Financial penalty for late reporting

  • Failure to submit the required annual report to Congress is penalized with a fine of five hundred pesos (P500.00) per working day of noncompliance (Section 14).
  • The fine is collected by the NTC from the delinquent franchise grantee.
  • The collection is separate from reportorial penalties imposed by the NTC (Section 14).

Equality clause and franchise benefits

  • Any advantage, favor, privilege, exemption, or immunity granted under existing franchises, or which may hereafter be granted for radio and/or television broadcasting, after prior review and approval of Congress, must become part of this franchise and be accorded to the grantee immediately and unconditionally (Section 15).
  • The equality clause does not apply to or affect provisions of broadcasting franchises concerning:
    • territory covered by the franchise,
    • the life span of the franchise, or
    • the type of service authorized by the franchise (Section 15).
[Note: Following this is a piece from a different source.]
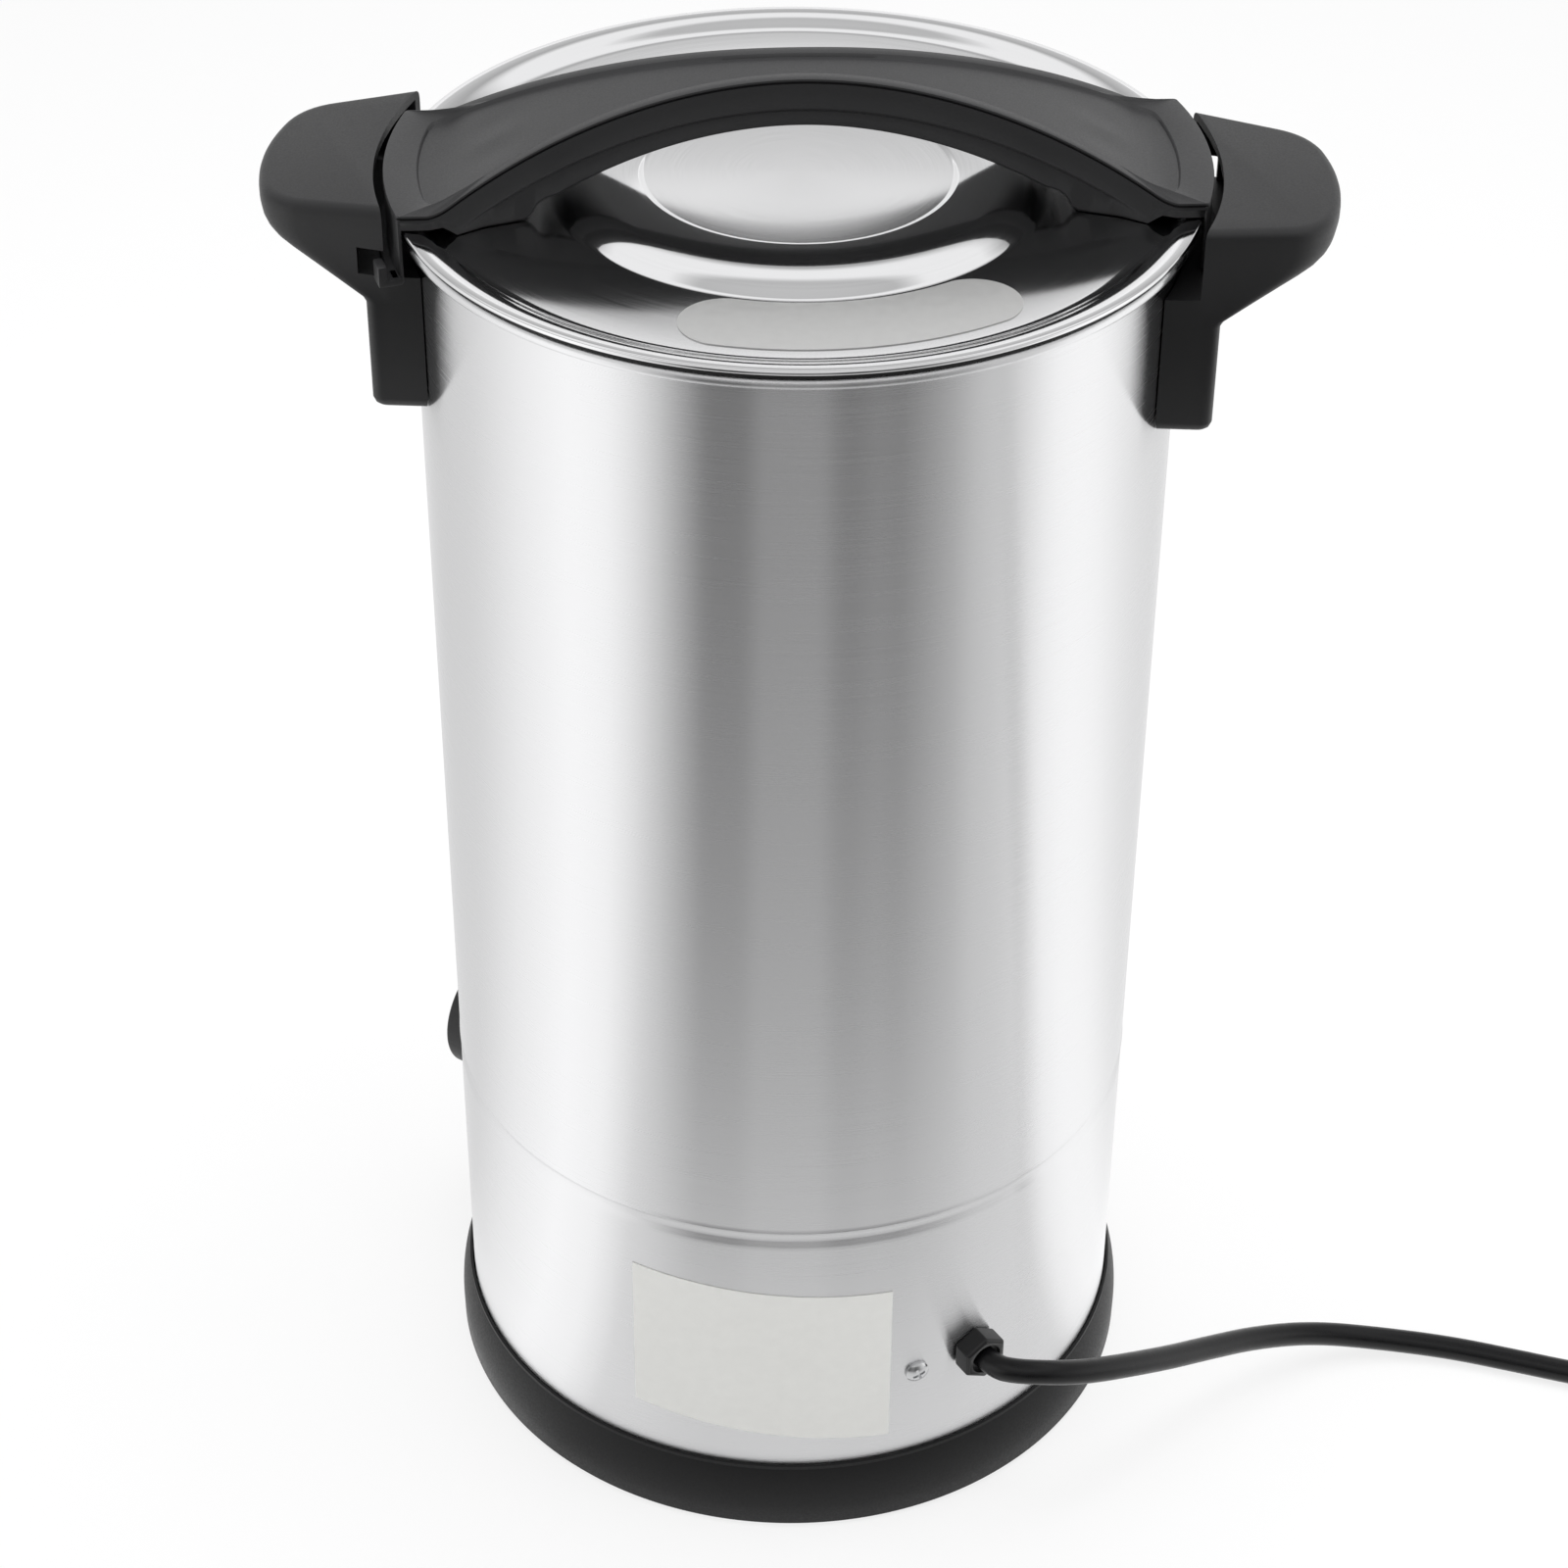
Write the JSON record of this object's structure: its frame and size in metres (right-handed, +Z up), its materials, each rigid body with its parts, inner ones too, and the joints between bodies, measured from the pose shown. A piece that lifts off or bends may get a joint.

Future broadcast policy and congressional authority

  • The grantee must comply with and be subject to the provisions of a general broadcast policy law which Congress may hereafter enact (Section 12).
  • The franchise is subject to amendment, alteration, or repeal by Congress when the public interest so requires, and it must not be interpreted as an exclusive grant of the privileges provided (Section 17).

Separability, and final operative effect

  • If any section or provision of the Act is held invalid, the remaining provisions not affected remain valid (Section 16).
  • The Act’s effectivity rule governs when obligations and rights under the renewal commence (Section 18).